Kita belum merdeka dari luka masa lalu…
Kehidupan orangtua kita di masa lalu yang (mungkin) begitu sulit membuat mereka tidak ingin kita merasakan hal yang sama. Cukup kami yang menderita. Begitu kata mereka. Ironisnya, disitulah berawalnya luka.
Orangtua kita berusaha keras memperbaiki kehidupan yang terasa sulit. Ekspresi cinta nampaknya. Namun mereka jadi tergesa-gesa dalam mengasuh kita. Mereka tak punya banyak waktu untuk mendengar, mengenali keunikan, apalagi perasaan kita.
“Kaan.. Apa mama bilang?” “Gitu aja kok ga bisa sih ?!”“Coba tuh liat kakakmu. Juara satu.” “Ntar mama buang, loh, mainannya!” “Capek papa ngasi tahu kamu!” “Eeeh, tumben anak bunda jam segini sudah mandi.” “Memangnya kamu aja yang capek? Ibu juga capek!”
Asingkah kalimat di atas di telinga, Anda? Jika ya, MasyaAllah Tabarakallah.
Gaya pengasuhan semacam itulah yang telah menoreh luka. Tak jarang tumbuh rasa dendam dan benci karenanya. Sialnya, kenangan membuat kita melakukan lagi hal yang sama pada anak keturunan kita. Mengulang kembali kata-kata serupa meski tak sama.
Merdeka dari Luka, Bagaimana Tidak Mengoreskan Luka yang Sama untuk Anak-anak?
Mengendaplah, Ayah.
Istirahatlah, Bunda.
Mari duduk bersama.
Sadarilah sebenarnya bukan anak kita yang bermasalah. Kita sendirilah yang mesih memiliki masalah. Basuh bersama luka-luka lama. Sembuhkan dengan memaafkan orang tua kita sebagai langkah pertama.
Maafkanlah, lalu minta ampunkanlah untuk mereka. The power of forgiveness. Bukankah Dia, Sang Pemilik jiwa adalah Yang Maha Pemaaf?
Merdekakan diri kita dari rasa sakit yang telah lama kita pendam dalam diam. Rasa sakit yang bekasnya melekat erat dalam jiwa. Rasa sakit yang kita teruskan pada anak-anak, meskipun kita sendiri membencinya. Merdekalah, Ayah dan Bunda.
Jika kita tidak bisa melakukannya seorang diri, tak ada salahnya meminta bantuan ahli. Mungkin kita butuh diterapi. Mari menolong diri sendiri agar selanjutnya bisa menolong si buah hati. Putus mata rantai itu sampai di sini.
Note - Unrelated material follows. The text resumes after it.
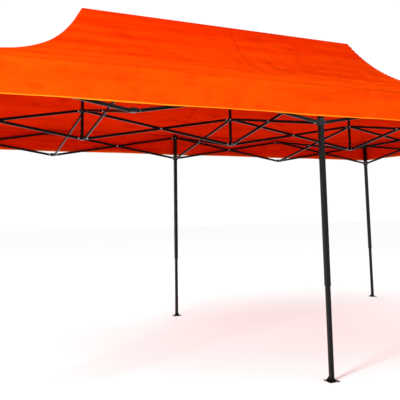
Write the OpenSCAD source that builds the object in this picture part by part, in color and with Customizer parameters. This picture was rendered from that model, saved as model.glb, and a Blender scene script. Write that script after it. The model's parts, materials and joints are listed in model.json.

Adaptasi kebiasaan baru akibat pandemi tidak hanya meliputi norma baru (new normal), tapi juga perilaku baru (new behavior) serta budaya baru (new culture). Begitu penjelasan Dr. Hermawan, seorang pakar kesehatan masyarakat kita.
Beliau benar. Tak hanya itu, kita pun harus lahir sebagai orang tua baru (new parent). Orang tua yang lebih sehat jiwanya. Tak harus sempurna. Cukup lebih sehat dari sebelumnya. Saya pun sedang berusaha. Saya ingin merdeka dari luka lama.